Wilson declined to say whether she was committed to serving in her current job and would not say on C-SPAN whether she would accept an offer to become defense secretary. Her focus, she said, is taking care of the Air Force.
Wilson, in an interview with The Post, cited “Dead Poets Society” when asked about her future. In the film, an English teacher played by Robin Williams urges students to seize the day.
“Tomorrow is really uncertain,” Wilson said. “I don’t mean that in a professional way, I just mean that you never know. All you have is today. What are you going to do today? And that’s all any of us have. I try to guide the Air Force to the future, but I think any of us that [say they] know what will happen tomorrow or next week are kidding ourselves about what it means to be human. We don’t have any certainty in life, and I always live my life that way.”

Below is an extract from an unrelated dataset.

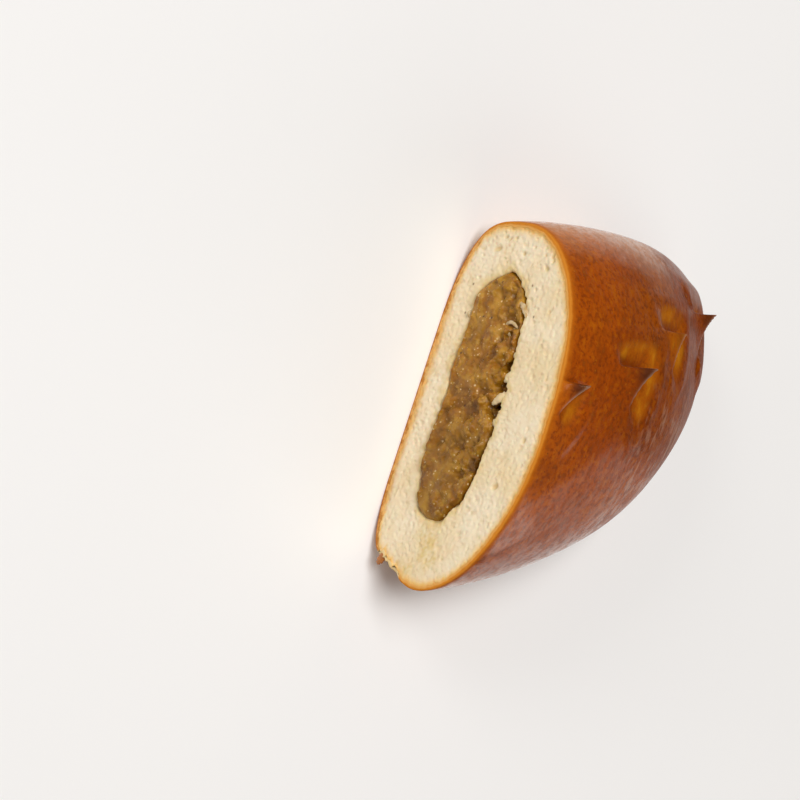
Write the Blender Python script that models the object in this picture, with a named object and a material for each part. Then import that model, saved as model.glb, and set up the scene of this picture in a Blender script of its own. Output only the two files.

Wilson and Gen. David L. Goldfein, the Air Force’s chief of staff, also say the service needs to grow to match a national defense strategy Mattis released last year focusing more heavily on preparing for adversaries like Russia and China and less on counterterrorism operations.
“The operational squadron is really the fist of the United States Air Force,” she said. "Our analysis says to execute the National Defense Strategy, we need 386. We can quibble about whether it’s 386 or 390 or 375, but the Air Force is too small for what the nation is asking it to do.”
One issue decided recently: The Air Force will buy new F-15 CX aircraft, Wilson said. The decision, first reported by Bloomberg in December, will provide the Air Force with new “fourth-generation” fighters even as it prioritizes the stealthy “fifth-generation” F-35, a more advanced aircraft.
Wilson told The Post that the service needs to grow from about 55 fighter squadrons now to 62 by 2030. The question is how to get there.
“Now, you can argue and say, ‘Why don’t you just buy more F-35s?’ ” Wilson said. “You get fewer of them, and they do cost more to maintain, and Lockheed Martin hasn’t driven down the sustainment costs as fast as we wanted. So it’s, okay, what’s the best use of the money if you are adding money for tactical air, and how do we modernize this fleet?”